Africa-Press – Lesotho. FORMER Prime Minister Pakalitha Mosisili last week warned against the passing a new electoral model that would severely limit the number of women MPs in parliament.

Mosisili, who is credited with creating opportunities for women and ensuring that they hold decision-making positions in government, was speaking during debate in parliament last week.

The amendment, which has already been passed in the National Assembly, is now set for debate in the Senate next week. It introduces the concept of “best loser” who will automatically be given a Proportional Representation seat.

The Independent Electoral Commission (IEC), in allocating PR seats, will count the votes of best losers in each party and in each constituency to determine who qualifies for a seat.

This means no one will be selected for a PR seat if they had not stood for election in their constituency and become the best loser in comparison with others in their party countrywide.

So, even if politicians see that all best losers are men and women are at the foot of the pyramid, the law requires that those with better votes be taken to parliament under the proportional representation.

“I swear by the living God that if this law passes in this form we will have a parliament with fewer women after elections this year,” Mosisili warned.

Under Mosisili’s leadership from 1998 to 2017 Lesotho boasted of the first woman commissioner of police, woman governor of the Central Bank, woman Speaker of the National Assembly and over 30 percent women representation in parliament.

Mosisili’s legacy of empowering women could be severely curtailed if the law gets the nod in Senate. He warned that it would spell bad news for women if they were to be denied the chance to be in parliament because they would not have had a chance to stand in the constituencies.
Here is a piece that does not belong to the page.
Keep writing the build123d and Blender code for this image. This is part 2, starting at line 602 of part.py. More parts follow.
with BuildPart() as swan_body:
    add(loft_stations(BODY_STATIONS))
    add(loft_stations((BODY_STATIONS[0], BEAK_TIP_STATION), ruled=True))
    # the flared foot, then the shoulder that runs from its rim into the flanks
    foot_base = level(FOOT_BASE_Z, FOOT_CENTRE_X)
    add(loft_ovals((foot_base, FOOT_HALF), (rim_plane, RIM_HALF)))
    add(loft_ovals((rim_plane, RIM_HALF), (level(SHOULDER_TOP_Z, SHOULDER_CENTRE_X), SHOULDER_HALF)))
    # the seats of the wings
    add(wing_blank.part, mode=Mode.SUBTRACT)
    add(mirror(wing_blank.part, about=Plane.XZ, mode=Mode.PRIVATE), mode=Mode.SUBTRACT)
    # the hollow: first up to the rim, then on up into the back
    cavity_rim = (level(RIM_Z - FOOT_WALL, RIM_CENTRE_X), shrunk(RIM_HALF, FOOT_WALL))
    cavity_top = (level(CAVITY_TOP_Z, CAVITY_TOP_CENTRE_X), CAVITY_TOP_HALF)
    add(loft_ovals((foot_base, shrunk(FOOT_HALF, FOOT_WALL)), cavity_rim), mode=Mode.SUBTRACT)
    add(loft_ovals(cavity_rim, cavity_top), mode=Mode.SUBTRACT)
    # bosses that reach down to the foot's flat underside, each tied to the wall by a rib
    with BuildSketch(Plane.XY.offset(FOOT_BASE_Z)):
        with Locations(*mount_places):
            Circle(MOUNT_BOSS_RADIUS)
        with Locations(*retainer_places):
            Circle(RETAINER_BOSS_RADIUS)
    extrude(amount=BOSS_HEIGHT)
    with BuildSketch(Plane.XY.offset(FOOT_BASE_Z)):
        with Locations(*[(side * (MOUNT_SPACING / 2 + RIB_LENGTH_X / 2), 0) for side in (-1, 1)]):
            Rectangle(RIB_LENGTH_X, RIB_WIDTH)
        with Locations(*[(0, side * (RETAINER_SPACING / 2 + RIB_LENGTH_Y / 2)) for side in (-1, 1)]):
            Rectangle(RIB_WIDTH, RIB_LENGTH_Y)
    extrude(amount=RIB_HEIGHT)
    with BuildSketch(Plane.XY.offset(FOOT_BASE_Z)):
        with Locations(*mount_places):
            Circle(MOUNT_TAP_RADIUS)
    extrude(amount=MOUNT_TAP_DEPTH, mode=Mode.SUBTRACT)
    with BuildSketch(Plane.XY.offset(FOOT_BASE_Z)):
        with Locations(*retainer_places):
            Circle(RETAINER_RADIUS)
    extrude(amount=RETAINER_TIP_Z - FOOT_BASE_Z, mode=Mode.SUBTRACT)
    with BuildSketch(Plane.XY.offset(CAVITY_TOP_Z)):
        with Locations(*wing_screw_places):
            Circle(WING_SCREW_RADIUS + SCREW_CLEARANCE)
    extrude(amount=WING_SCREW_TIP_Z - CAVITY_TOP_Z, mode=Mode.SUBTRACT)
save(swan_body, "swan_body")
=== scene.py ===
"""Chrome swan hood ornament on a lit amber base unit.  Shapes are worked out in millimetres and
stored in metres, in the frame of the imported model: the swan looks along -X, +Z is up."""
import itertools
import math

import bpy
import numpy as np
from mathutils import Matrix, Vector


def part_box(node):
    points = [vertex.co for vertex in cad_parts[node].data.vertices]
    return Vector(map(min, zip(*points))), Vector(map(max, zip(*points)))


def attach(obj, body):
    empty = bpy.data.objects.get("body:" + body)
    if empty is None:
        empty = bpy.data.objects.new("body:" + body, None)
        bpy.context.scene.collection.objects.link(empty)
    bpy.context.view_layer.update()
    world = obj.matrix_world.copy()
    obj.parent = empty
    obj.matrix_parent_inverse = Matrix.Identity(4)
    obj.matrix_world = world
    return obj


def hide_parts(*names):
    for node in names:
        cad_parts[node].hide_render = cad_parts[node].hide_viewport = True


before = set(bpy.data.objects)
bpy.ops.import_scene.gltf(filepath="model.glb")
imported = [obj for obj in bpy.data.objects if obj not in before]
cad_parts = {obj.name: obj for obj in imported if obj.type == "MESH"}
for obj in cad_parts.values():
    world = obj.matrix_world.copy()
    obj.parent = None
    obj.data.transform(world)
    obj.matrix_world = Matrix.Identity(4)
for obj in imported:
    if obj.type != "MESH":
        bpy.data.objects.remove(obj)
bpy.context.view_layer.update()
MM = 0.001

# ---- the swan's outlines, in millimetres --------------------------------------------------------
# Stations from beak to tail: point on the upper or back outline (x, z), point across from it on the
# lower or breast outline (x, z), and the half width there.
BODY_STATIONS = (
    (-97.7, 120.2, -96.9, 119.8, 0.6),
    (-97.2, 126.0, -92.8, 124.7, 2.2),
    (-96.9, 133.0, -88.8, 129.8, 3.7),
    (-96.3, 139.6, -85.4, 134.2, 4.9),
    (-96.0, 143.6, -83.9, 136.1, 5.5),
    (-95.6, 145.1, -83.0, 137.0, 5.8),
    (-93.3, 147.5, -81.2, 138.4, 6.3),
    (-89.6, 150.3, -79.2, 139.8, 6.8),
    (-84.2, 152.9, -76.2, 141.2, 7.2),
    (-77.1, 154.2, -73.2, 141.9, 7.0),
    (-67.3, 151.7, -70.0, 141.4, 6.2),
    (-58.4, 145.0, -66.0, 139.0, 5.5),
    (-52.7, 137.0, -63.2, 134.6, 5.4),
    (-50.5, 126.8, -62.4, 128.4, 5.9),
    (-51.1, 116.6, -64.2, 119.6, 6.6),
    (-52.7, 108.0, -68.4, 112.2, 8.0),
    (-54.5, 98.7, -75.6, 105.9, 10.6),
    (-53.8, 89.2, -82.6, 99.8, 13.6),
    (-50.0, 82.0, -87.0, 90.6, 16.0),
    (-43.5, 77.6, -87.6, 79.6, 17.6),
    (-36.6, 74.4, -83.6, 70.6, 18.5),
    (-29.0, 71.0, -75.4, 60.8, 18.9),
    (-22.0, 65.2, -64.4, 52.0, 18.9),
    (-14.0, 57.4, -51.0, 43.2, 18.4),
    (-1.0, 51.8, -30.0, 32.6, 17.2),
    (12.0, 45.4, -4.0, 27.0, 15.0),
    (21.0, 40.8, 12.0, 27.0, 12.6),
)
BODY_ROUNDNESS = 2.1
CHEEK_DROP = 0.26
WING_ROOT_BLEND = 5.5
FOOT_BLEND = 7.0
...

Mosisili has been hailed for adopting, through electoral laws, electoral gender quota systems for local and national legislative structures. Under his administration Lesotho introduced a 30 percent gender quota requirement for election to local councils at the local level.

At the national level, Lesotho introduced a zebra list, which is a condition that when political parties submit lists for the purposes of 40 PR seats the names must alternate between those of men and women.
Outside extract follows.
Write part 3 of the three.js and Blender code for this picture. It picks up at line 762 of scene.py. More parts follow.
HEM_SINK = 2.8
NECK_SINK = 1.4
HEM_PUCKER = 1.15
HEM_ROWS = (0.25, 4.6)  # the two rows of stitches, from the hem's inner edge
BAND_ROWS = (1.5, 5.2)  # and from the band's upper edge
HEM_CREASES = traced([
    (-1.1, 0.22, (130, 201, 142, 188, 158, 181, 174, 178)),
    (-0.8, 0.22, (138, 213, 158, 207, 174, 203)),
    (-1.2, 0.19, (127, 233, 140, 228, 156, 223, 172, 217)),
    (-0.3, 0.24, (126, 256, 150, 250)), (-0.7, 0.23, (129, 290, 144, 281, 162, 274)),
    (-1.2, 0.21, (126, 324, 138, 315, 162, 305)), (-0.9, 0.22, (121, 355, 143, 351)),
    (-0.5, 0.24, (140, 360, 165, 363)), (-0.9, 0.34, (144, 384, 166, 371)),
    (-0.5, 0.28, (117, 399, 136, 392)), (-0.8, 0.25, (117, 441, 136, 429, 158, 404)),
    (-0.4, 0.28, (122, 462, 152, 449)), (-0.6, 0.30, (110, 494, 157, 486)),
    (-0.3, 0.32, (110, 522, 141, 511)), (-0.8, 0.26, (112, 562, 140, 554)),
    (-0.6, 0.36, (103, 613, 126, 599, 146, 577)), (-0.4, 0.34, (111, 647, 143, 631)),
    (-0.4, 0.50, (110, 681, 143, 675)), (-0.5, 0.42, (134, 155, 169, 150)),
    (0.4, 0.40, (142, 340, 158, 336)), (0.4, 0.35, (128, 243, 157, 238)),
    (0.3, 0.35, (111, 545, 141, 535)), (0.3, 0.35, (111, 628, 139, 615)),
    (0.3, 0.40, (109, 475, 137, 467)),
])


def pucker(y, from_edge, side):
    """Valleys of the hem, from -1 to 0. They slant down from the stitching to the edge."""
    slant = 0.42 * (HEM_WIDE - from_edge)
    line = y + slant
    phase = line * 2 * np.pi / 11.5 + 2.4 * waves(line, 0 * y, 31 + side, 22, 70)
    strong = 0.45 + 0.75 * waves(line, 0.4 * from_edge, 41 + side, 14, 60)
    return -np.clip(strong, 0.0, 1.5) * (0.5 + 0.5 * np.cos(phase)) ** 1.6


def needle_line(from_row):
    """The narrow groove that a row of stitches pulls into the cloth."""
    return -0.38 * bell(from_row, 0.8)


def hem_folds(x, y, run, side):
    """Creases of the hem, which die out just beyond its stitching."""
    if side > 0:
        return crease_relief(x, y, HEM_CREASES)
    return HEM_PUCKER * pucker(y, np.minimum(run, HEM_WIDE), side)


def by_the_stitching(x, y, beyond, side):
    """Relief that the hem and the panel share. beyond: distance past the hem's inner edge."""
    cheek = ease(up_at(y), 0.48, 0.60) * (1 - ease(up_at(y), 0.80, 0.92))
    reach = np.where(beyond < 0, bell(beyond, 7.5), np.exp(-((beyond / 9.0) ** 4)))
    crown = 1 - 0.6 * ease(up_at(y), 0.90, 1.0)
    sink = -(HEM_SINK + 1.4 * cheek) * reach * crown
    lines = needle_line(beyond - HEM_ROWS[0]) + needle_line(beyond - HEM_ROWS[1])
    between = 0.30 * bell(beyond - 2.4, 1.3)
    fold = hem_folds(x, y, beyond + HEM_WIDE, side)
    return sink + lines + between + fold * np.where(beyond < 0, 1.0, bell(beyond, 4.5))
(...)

This legal arrangement, under the amendment to the Electoral Act, will be no more. Mosisili argued that women fail to garner enough votes at primary elections where parties select those who will stand for national general polls at constituency level.
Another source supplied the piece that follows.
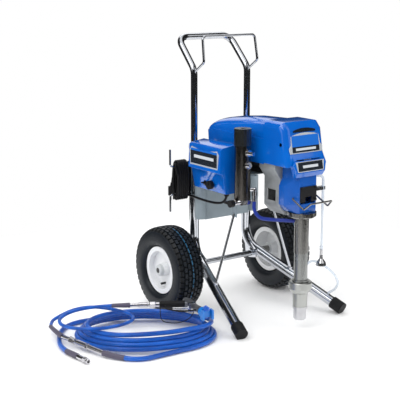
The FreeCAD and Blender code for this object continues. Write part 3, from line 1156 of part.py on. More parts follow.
NODES = [frame_left, frame_right, foot_caps, axle_beam, axle_shaft, struts, handle_collars, handle_tube,
         hose_rack, *wheels,
         chassis, motor_housing, motor_rotor, intermediate_gear, crank_gear, gear_housing, drive_housing,
         rod_guard,
         connecting_rod, pump_rod, jam_nut, pump_sleeve, pump_cylinder, intake_housing, intake_strainer,
         pail_hook,
         motor_shroud, front_cover, name_plates, control_chassis, control_cover, pressure_knob,
         power_switch,
         filter_body, filter_cap, filter_element, fluid_fittings, prime_valve_lever, pump_hose, drain_line,
         drain_deflector,
         cord_hooks, cord_gland, cord_hank, cord_lead, cord_plug, hose_coil, hose_tail, whip_hose,
         hose_fittings,
         gun_body, gun_handle, gun_trigger, tip_guard, spray_tip]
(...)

“It is a problem across all parties, even in my own party,” Mosisili said.

“They hardly reach 20 countrywide,” he said.

’Mamoipone Senauoane, the Thaba-Tseka MP who is also a former police minister, said it is good that no one will be given a chance to go to parliament despite that they have not been voted.

“It’s high time women vote for each other, especially because we outnumber you men in our parties,” Senauoane said.

She said the tendency to create opportunities for women to go to parliament even if they have not stood for election must come to an end. “We are even insulted because of that,” she said.